Here’s another problem with that scenario: measuring a fast, high-current, active mode load current accurately with a DMM is nearly impossible. It would require the DMM to make the measurement very quickly and start the measurement at just the right time, which would require an external trigger. The DMM would have to delay the start of the measurement to ensure it was measuring the appropriate portion of the load current pulse and be fast enough to measure that portion accurately.

Although an oscilloscope is an appropriate instrument to capture a waveform such as a short, active-mode load current pulse, the oscilloscope does not offer sufficient resolution to quantify the load current peak accurately nor can the oscilloscope measure low level values. To make all the necessary measurements, a power source, a DMM, and an oscilloscope might be required, but even that solution may not yield the best results.

A source measure unit (SMU) instrument could be another possible solution for this application. They can measure very low currents (down to pico-amps or less) accurately; unfortunately, they are not designed to capture short pulses. Also, they are generally low power instruments and so might not have sufficient total power to deliver the peak current necessary to characterize a device that draws a large amount of peak power such as an implantable defibrillator. In addition, because of their extraordinary sensitivity, SMU instruments can be relatively expensive.

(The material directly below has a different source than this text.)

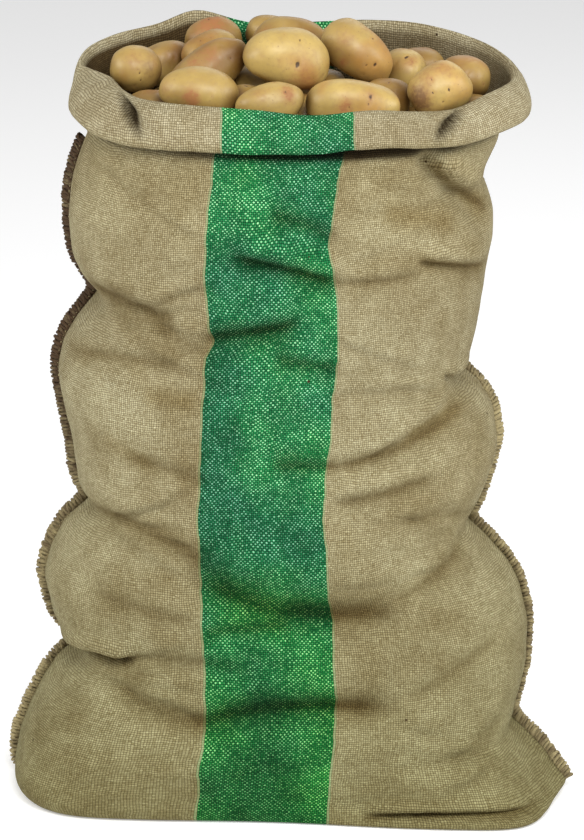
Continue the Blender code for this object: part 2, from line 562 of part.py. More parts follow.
def build_potatoes(collection):
    """The potatoes, each an uneven ball whose surface stays inside its own ellipsoid."""
    look = material("potato_skin", POTATO_SKIN, 0.55)
    for index, middle in enumerate(settle_potatoes()):
        row = POTATOES[index]
        shape = bmesh.new()
        bmesh.ops.create_uvsphere(shape, u_segments=POTATO_SIDES, v_segments=POTATO_RINGS, radius=1.0)
        bmesh.ops.rotate(shape, verts=shape.verts, matrix=Euler((0, math.pi / 2, 0)).to_matrix())
        for vertex in shape.verts:
            uneven = math.sin(2.1 * vertex.co.x + 1.7 * vertex.co.y + index)
            uneven += math.sin(2.6 * vertex.co.z - 1.9 * vertex.co.x + 2.3 * index)
            vertex.co *= 0.965 + 0.017 * uneven
            vertex.co = Vector(vertex.co[axis] * row[3 + axis] / 2 for axis in range(3))
        mesh = bpy.data.meshes.new(f"potato_{index + 1:02d}")
        shape.to_mesh(mesh)
        shape.free()
        mesh.shade_smooth()
        potato = add_object(mesh.name, mesh, collection, look)
        potato.location = middle
        potato.rotation_euler = [math.radians(row[angle]) for angle in (8, 7, 6)]


def build_seam(name, side, cloth, collection, look):
    """One side seam: a fin of coarse overlock stitching that stands off the cloth's edge.

    Its root follows the cloth, found by looking inwards from outside at each height.
    """
    graph = bpy.context.evaluated_depsgraph_get()
    wall = BVHTree.FromObject(cloth, graph)
    rings = []
    count = 64
    for step in range(count):
        height = SEAM_BOTTOM + (SEAM_TOP - SEAM_BOTTOM) * step / (count - 1)
        column = 1 if side < 0 else 2
        turn = math.radians(eased(height, SEAM_COURSE, column, soften=0.03))
        back = eased(height, SEAM_COURSE, column + 2, soften=0.03)
        back -= eased(height, EAR_PULL) if side > 0 else 0.0
        out = Vector((side * math.cos(turn), -math.sin(turn), 0))
        flat = Vector((side * math.sin(turn), math.cos(turn), 0))
        reach = 0.0
        for forward in (-0.5, 0.0, 0.5):
            for rise in (-0.005, 0.0, 0.005):
                start = Vector((side * 0.5, back + forward * SEAM_THICKNESS, height + rise))
                hit = wall.ray_cast(start, Vector((-side, 0, 0)))
                reach = max(reach, 0.5 - hit[3])
        stitch = 1 + 0.16 * math.sin(step * 2 * math.pi / 2.2)
        width = SEAM_WIDTH * stitch
        thick = SEAM_THICKNESS * (1 + 0.12 * math.sin(step * 2 * math.pi / 2.2 + 1.2))
        foot = Vector((side * (reach + SEAM_GAP), back, height))
        spread = Vector((0, thick * 0.4, 0))
        half = flat * (thick / 2)
        middle = foot + Vector((side * thick * 0.2, 0, 0))
        rings.append([
            foot - spread, middle + out * width * 0.45 - half, middle + out * width * 0.86 - half * 0.6,
            middle + out * width * 0.94, middle + out * width * 0.86 + half * 0.6,
            middle + out * width * 0.45 + half, foot + spread,
        ])
    shape = bmesh.new()
    loops = [[shape.verts.new(point) for point in ring] for ring in rings]
    around = len(loops[0])
    for lower, upper in zip(loops, loops[1:]):
        for edge in range(around):
            after = (edge + 1) % around
            shape.faces.new((lower[edge], lower[after], upper[after], upper[edge]))
    shape.faces.new(loops[0])
    shape.faces.new(loops[-1])
    bmesh.ops.recalc_face_normals(shape, faces=shape.faces)
    mesh = bpy.data.meshes.new(name)
    shape.to_mesh(mesh)
    shape.free()
    mesh.shade_smooth()
    return add_object(name, mesh, collection, look)


def main():
    for old in list(bpy.data.objects):
        bpy.data.objects.remove(old)
    collection = bpy.data.collections.new("hessian_sack")
    bpy.context.scene.collection.children.link(collection)
    cloth = build_cloth(collection)
    bpy.context.view_layer.update()
    yarn = material("seam_yarn", SEAM_YARN, 0.95)
    build_seam("seam_left", -1, cloth, collection, yarn)
    build_seam("seam_right", 1, cloth, collection, yarn)
    build_potatoes(collection)


main()
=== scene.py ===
"""A full hessian sack of potatoes: striped jute cloth, overlocked side seams and the heap in its mouth."""

import math

import bpy
import numpy as np
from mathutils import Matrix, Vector


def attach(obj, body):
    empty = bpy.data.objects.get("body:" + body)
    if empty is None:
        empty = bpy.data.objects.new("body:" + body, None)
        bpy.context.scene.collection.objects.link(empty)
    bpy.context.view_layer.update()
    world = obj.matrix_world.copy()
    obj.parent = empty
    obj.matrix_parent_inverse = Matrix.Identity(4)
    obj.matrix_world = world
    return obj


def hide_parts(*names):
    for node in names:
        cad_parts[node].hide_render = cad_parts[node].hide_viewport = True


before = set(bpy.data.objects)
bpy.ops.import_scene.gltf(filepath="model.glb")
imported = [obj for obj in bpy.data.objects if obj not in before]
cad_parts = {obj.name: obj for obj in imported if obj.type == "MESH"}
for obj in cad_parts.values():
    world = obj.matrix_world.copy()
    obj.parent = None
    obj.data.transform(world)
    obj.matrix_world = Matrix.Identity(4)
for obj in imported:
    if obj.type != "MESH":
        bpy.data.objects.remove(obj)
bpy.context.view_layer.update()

# The studio: a pale floor, soft lights in front of the sack, beside it and behind it, all above
# its top, and the camera a little above the middle of the sack.
scene = bpy.context.scene
scene.view_settings.view_transform = "Standard"
floor_mesh = bpy.data.meshes.new("studio_floor")
floor_corners = [(-9, -9, -0.0005), (9, -9, -0.0005), (9, 9, -0.0005), (-9, 9, -0.0005)]
floor_mesh.from_pydata(floor_corners, [], [(0, 1, 2, 3)])
floor = bpy.data.objects.new("studio_floor", floor_mesh)
scene.collection.objects.link(floor)
floor_paint = bpy.data.materials.new("studio_floor_paint")
floor_paint.use_nodes = True
floor_shader = floor_paint.node_tree.nodes["Principled BSDF"]
floor_shader.inputs["Base Color"].default_value = (0.92, 0.92, 0.92, 1)
floor_shader.inputs["Roughness"].default_value = 0.8
floor_shader.inputs["Emission Color"].default_value = (1, 1, 1, 1)
floor_shader.inputs["Emission Strength"].default_value = 0.28
floor_mesh.materials.append(floor_paint)

world = bpy.data.worlds.new("studio_air")
world.use_nodes = True
studio_air = world.node_tree.nodes["Background"]
studio_air.inputs["Color"].default_value = (1, 1, 1, 1)
studio_air.inputs["Strength"].default_value = 0.42
scene.world = world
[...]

Simplify the problem with a single-instrument solution

Although it would be possible to make all the necessary measurements using some combination of the instruments described above with some software to control triggering and timing, a single instrument that could do it all would be a far better solution. Unfortunately, few developers have stepped up to the challenge of creating an instrument that can provide sufficient power to energize a wide range of devices without sacrificing the ability to measure both very low load currents and much higher active load currents accurately and with high resolution. Such instruments are only now starting to emerge on the market in the form of power supplies with integrated precision DC measurement capabilities (Figure 2).

For anyone considering a precision power supply as a solution for this application, if the instrument is going to be used in an automated test system in addition to the designer’s bench, it’s essential that it offers the LAN, USB, or GPIB interfaces and digital inputs and outputs needed to integrate it with other equipment.

Figure 2. The Series 2280S Power Supplies can measure load currents from 100 nano-amps to 6 amps very accurately. A choice of four load current measurement ranges—10 amps, 1 amp, 100 milli-amps, and 10 milli-amps—allows measuring both full load currents and standby/sleep mode currents with 6½ digits of resolution.

What capabilities should instrument developers integrate into their products to satisfy the needs of engineers characterizing the next generation of low-power devices? To measure very low standby or sleep mode currents, they must be able to make DMM-quality measurements with up to 6½ digits of resolution. When making high current measurements, they must be able to capture current pulses as short as hundreds of microseconds. Also, because many of these devices have a power-up load sequence and a power-down sequence, similar to the one shown in Figure 3, the next generation of instruments must be able to make multiple, synchronized measurements at each state of the power-up or power-down cycle. Instrument suppliers are beginning to offer general-purpose power supplies with advanced display capabilities, including built-in graphing functions that simplify monitoring the stability of the load current, capturing and displaying a dynamic load current, or viewing a start-up or turn-off load current.

Figure 3. As a device is powered up, the load current increases as it cycles through the sleep, standby, and active modes. To characterize this start-up sequence, the test setup must be capable of making fast, synchronized current measurements.